A drawback of io-ts is that it requires you to define your types as io-ts runtime types, which does not work when you are defining classes. One way to handle this could be to define an interface using io-ts and then make the class implement the interface. However, this means you need to make sure to update the io-ts type whenever you are adding properties to your class.
The fact that your code specifies interfaces as io-ts types rather than plain TypeScript interfaces can also be a drawback. While plain TypeScript interfaces can easily be shared, for example between backend and frontend, this becomes harder to achieve with io-ts types.
A TypeScript alternative to Java’s Bean Validation
As a final candidate, I am including the class-validator library.
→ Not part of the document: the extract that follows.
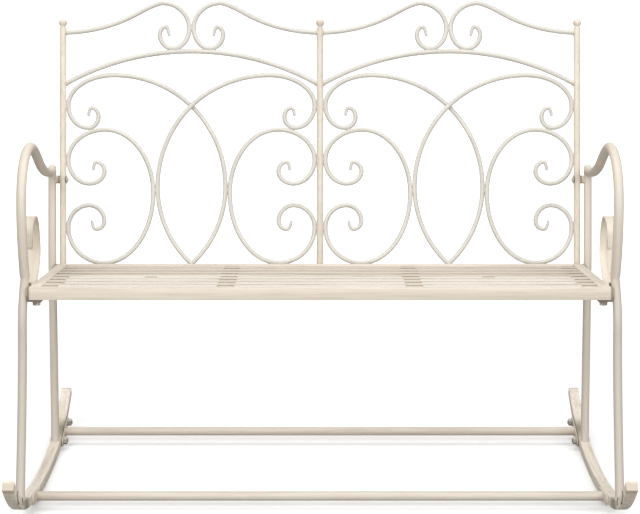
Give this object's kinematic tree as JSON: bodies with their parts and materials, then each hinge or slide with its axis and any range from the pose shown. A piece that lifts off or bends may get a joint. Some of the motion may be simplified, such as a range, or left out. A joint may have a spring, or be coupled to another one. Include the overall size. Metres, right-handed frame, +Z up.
{
  "type": "rocking bench",
  "caption": "Two-seat rocking bench of painted iron, with a slatted seat, scrolled arms and a back of arched scrollwork, on two curved rockers joined by cross bars.",
  "frame": {"origin": "on the floor, under the middle of the whole bench's box", "axes": "+X along the bench to the sitter's left, -Y the way the sitter faces, +Z up"},
  "size_m": [1.0758, 0.8316, 0.8847],
  "materials": {
    "painted_iron": "antique white paint, brushed by hand, with warm grey-brown patina in streaks and edges",
    "painted_slats": "antique white paint over thin steel strip, with patina streaks along the strips",
    "fasteners": "dull painted-over zinc bolts and nuts, grey-brown"
  },
  "bodies": {
    "root": {"rocker_left": "painted_iron", "front_leg_left": "painted_iron", "rear_leg_left": "painted_iron", "arm_left": "painted_iron", "side_scroll_left": "painted_iron", "seat_rail_left": "painted_iron", "seat_support_left": "painted_iron", "back_post_left": "painted_iron", "arch_rail_left": "painted_iron", "top_scroll_left_outer": "painted_iron", "crossing_bar_left_outer": "painted_iron", "ring_scroll_left_outer": "painted_iron", "top_scroll_left_inner": "painted_iron", "crossing_bar_left_inner": "painted_iron", "ring_scroll_left_inner": "painted_iron", "rocker_right": "painted_iron", "front_leg_right": "painted_iron", "rear_leg_right": "painted_iron", "arm_right": "painted_iron", "side_scroll_right": "painted_iron", "seat_rail_right": "painted_iron", "seat_support_right": "painted_iron", "back_post_right": "painted_iron", "arch_rail_right": "painted_iron", "top_scroll_right_outer": "painted_iron", "crossing_bar_right_outer": "painted_iron", "ring_scroll_right_outer": "painted_iron", "top_scroll_right_inner": "painted_iron", "crossing_bar_right_inner": "painted_iron", "ring_scroll_right_inner": "painted_iron", "back_post_middle": "painted_iron", "back_bottom_rail": "painted_iron", "seat_rail_front": "painted_iron", "seat_rail_rear": "painted_iron", "cross_bar_front": "painted_iron", "cross_bar_rear": "painted_iron", "seat_slat_1": "painted_slats", "seat_slat_2": "painted_slats", "seat_slat_3": "painted_slats", "seat_slat_4": "painted_slats", "seat_slat_5": "painted_slats", "seat_slat_6": "painted_slats", "seat_slat_7": "painted_slats", "seat_bolt_front_left": "fasteners", "seat_bolt_rear_left": "fasteners", "back_bolt_left": "fasteners", "back_tie_bolt_left": "fasteners", "flange_bolt_front_left_1": "fasteners", "flange_bolt_front_left_2": "fasteners", "flange_bolt_rear_left_1": "fasteners", "flange_bolt_rear_left_2": "fasteners", "seat_bolt_front_right": "fasteners", "seat_bolt_rear_right": "fasteners", "back_bolt_right": "fasteners", "back_tie_bolt_right": "fasteners", "flange_bolt_front_right_1": "fasteners", "flange_bolt_front_right_2": "fasteners", "flange_bolt_rear_right_1": "fasteners", "flange_bolt_rear_right_2": "fasteners"}
  },
  "joints": []
}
This library uses decorators on class properties, making it very similar to Java’s JSR-380 Bean Validation 2.0 (implemented by, for example, Hibernate Validator). It is part of a family of libraries that also includes typeorm (ORM, similar to Java’s JPA) and routing-controllers (similar to Java’s JAX-RS for defining APIs).
As an example, consider the following code:
import { plainToClass } from "class-transformer";
import {
validate, IsString, IsInt, Min
} from "class-validator";
class Person {
@IsString()
firstName: string;
@IsString()
lastName: string;
@IsInt()
@Min(0)
age: number;
}
const input: any = {
firstName: "Foo",
age: -1
};
const inputAsClassInstance = plainToClass(
Person, input as Person
);
validate(inputAsClassInstance).then(errors => {
// handle errors if needed
});
Note that class-validator needs actual class instances to work on. Here, we used its sister library class-transformer to transform our plain input into an actual Person
instance. That transformation in itself does not perform any kind of type checking.
This approach works well with classes, but setting up classes with the decorators that class-validator needs and converting the objects you receive to instances of those classes can feel like overkill if all you need to check is a simple interface. You may want to consider other approaches, like for example the one using io-ts.